He was introduced to the celebrated musician of the time and the designer of the Azerbaijani tar, Sadigjan, whose apprentice he later became. By 1895 Pirimov was already widely known in Karabakh as a talented musician who worked with some of the most renowned khanandas of the time. In 1905 he met Jabbar Garyagdioglu and Sasha Ohanezashvili on a wedding in Ganja, and for the next 20 years they were performing as a trio. The ensembled successfully toured the Caucasus, Central Asia, and some of the Middle Eastern cities. He accompanied Garyagdioglu on the tar during the recording of mughamats on vinyl in Riga and Warsaw in 1912, and also performed some pieces solo. Together they appeared in the 1916 Azeri film Neft va milyonlar saltanatinda ("In the Realm of Oil and Millions"). Pirimov's outstanding skills were mentioned by singer Seyid Shushinski who personally witnessed Pirimov's indefatigable playing during Garyagdioglu's five-hour performance of one mughamat.
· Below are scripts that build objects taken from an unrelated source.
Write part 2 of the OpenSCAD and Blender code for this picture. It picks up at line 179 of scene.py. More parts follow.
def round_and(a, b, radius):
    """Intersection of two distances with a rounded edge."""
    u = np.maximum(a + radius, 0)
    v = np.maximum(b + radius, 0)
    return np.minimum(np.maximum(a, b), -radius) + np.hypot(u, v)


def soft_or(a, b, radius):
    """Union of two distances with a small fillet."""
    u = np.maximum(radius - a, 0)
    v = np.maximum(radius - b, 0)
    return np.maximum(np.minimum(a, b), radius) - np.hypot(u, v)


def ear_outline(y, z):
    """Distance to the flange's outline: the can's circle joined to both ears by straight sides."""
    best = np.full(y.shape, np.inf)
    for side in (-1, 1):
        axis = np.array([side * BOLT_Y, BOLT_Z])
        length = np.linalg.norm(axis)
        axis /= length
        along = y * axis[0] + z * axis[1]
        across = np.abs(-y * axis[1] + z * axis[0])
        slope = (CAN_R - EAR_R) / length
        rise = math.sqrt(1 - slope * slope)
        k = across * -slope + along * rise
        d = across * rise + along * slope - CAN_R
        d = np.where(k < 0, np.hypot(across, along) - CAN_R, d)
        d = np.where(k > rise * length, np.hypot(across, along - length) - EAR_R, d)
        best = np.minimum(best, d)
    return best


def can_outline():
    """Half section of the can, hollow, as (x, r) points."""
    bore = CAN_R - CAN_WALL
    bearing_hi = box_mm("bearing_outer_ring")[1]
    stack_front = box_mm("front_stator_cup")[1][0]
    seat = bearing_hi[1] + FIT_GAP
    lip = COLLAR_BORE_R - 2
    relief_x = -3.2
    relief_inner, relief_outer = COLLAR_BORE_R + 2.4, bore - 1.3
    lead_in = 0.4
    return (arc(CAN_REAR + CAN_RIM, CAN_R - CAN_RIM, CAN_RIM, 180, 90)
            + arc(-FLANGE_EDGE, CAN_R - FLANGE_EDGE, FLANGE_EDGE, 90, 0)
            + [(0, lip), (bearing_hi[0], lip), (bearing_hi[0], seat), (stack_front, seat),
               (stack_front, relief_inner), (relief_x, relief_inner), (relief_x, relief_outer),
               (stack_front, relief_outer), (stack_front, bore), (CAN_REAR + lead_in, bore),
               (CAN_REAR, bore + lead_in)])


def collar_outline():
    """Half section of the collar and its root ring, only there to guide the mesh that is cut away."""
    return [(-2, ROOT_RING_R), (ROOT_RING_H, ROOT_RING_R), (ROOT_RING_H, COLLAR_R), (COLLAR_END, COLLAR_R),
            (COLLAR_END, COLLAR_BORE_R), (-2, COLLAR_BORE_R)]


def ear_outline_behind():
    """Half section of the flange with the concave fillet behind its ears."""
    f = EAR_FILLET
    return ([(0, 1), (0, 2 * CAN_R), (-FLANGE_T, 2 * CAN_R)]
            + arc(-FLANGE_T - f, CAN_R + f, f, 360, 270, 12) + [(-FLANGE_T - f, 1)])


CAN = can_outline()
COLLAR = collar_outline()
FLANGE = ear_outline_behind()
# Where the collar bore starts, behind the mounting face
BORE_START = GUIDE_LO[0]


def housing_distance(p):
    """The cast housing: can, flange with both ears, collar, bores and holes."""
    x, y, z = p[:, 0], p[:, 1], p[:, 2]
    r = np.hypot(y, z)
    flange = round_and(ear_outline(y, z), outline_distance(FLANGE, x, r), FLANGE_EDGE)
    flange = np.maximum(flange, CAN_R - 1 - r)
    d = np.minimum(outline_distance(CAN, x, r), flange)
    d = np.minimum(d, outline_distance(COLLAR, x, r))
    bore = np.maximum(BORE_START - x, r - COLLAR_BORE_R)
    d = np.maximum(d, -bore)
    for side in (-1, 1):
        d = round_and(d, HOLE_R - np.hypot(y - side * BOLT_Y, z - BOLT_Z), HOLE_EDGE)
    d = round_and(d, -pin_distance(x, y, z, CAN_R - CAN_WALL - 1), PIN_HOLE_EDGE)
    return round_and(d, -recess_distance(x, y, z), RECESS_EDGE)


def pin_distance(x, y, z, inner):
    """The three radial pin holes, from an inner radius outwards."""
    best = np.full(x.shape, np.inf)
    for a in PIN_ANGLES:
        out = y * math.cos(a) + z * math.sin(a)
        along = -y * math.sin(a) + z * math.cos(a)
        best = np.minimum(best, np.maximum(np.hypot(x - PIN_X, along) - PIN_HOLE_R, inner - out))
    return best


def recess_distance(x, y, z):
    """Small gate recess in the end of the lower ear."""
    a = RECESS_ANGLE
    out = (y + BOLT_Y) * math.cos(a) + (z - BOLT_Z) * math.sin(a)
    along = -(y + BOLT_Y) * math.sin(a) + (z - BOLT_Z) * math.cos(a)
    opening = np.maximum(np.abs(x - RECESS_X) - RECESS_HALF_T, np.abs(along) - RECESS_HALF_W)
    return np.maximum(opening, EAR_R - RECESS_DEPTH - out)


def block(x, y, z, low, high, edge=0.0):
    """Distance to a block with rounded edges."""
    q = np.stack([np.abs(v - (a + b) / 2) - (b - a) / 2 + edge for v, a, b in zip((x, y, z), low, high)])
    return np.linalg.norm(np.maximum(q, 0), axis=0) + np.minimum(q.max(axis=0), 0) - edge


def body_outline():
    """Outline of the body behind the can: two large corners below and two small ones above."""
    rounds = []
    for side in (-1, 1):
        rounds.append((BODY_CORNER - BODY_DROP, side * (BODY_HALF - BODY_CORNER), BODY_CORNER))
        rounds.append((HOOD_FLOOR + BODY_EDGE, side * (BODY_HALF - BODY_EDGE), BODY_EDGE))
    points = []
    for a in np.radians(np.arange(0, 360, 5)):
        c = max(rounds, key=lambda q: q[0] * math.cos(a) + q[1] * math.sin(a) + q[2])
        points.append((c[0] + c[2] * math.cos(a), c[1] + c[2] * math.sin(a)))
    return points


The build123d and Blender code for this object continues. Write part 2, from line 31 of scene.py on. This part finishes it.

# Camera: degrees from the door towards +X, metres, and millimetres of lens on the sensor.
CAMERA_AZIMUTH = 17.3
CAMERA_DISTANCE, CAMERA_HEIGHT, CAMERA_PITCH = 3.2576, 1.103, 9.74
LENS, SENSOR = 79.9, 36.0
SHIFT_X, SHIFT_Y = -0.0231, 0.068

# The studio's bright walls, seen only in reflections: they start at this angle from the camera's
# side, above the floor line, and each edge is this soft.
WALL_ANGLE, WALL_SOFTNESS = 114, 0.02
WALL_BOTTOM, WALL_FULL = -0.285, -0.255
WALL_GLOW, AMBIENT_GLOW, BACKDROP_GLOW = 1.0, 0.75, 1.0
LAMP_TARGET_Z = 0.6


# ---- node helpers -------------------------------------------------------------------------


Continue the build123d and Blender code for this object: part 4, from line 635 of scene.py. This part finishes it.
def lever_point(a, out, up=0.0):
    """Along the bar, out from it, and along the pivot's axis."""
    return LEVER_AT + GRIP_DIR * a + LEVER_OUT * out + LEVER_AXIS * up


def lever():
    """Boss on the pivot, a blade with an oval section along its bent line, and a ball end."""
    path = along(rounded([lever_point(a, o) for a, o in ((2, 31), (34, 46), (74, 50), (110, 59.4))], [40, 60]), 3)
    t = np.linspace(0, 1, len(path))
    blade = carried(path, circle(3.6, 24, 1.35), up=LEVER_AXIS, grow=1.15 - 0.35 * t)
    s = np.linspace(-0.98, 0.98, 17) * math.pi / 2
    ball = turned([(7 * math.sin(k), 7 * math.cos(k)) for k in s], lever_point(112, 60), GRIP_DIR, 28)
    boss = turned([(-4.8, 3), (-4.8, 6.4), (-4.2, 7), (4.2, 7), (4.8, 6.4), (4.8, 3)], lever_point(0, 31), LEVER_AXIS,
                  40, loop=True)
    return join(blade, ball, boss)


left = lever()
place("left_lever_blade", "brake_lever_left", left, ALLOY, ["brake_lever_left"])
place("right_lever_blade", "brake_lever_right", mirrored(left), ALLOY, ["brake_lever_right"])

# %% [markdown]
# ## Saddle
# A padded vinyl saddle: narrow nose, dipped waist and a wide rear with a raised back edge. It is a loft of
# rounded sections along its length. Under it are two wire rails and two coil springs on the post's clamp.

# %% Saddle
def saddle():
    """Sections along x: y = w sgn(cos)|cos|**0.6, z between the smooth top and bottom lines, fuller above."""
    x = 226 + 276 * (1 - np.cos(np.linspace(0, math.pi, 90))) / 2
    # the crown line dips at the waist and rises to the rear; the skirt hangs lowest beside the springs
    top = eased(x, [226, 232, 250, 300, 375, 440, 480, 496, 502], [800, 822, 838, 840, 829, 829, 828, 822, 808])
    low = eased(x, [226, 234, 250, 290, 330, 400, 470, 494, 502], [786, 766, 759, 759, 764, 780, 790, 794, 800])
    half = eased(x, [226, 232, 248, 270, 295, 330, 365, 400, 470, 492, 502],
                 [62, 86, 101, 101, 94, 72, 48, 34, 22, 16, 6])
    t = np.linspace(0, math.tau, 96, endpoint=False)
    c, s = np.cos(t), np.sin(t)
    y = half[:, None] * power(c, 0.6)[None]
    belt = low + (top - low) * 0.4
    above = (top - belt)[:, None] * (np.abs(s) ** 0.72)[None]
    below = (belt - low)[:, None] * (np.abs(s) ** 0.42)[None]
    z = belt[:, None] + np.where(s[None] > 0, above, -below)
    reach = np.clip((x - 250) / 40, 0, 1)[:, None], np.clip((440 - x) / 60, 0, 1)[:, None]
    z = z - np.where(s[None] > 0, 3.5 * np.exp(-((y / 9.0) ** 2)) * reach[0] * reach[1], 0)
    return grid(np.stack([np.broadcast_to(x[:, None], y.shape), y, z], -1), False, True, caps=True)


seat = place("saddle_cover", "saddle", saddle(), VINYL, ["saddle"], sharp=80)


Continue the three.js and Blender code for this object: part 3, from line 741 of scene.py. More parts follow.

Later in life Pirimov was also a music consultant to prominent composers such as Muslim Magomayev, Reinhold Glière, Fikrat Amirov, and Gara Garayev. In 1931, Primov was awarded the honorary title of People's Artiste of Azerbaijan.

Gurban Primov married to Nabat khanum Aghalar gizi and issued four children: Asgar, Sara, Tamara, Adela.

He continued to perform until his death at age 84. His last concert took place at the Azerbaijan State Philharmonic Hall on 10 August 1965, followed by his death 19 days later. Pimirov died on 29 August and was buried at the Alley of Honor in Baku.